I have an Emachines 820, 1Gig, 256 Mhz
When I run any software that tries to change the screen resolution the screen goes blank and I get a message 'Input not supported'. the only way out is to either reboot or switch off at the mains. If I reboot immediately I get the same message as soon as I switch on. However, if I leave the machine off for about 10 minutes it reboots normally.  

Has anyone come across this problem, is it hardware or software related and is there a remedy (other than a new compute). ray:


----------



## JamesO (Mar 30, 2005)

Sounds like your monitor cannot support the display resolution/refresh rate the program is trying to set it to. In windows, usually you get a prompt that requires you to accept the resoltion/refresh change or it reverts within 15 seconds to the prior setting. This is done in case your monitor cannot support the change, you will not see the message prompt. 
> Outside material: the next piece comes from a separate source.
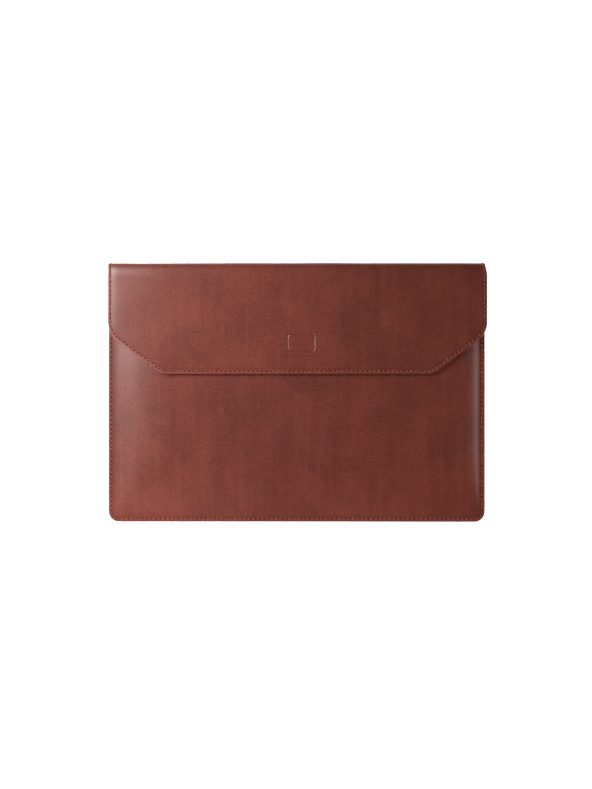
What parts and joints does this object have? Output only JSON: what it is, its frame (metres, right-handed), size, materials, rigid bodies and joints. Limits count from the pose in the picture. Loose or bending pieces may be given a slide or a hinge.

I would look up your monitors specs and see if the software you are using has options for display resolution and/or refresh rates. 

I would doubt it is a problem with the video card, but it is possible. 

Try a different monitor that supports many resolutions/refresh rates, this will help you narrow down if the problem is the video card.

You may need to update your video monitor?

JamesO


----------



## jeepalma (Apr 13, 2005)

Thanks for your reply. Sorry I didn't explain the problem fully

The monitor is a 17" flat screen, about a year old and it ran perfectly until about 2 weeks ago when it started playing up. I haven't loaded any new softwear in the last 3 months


----------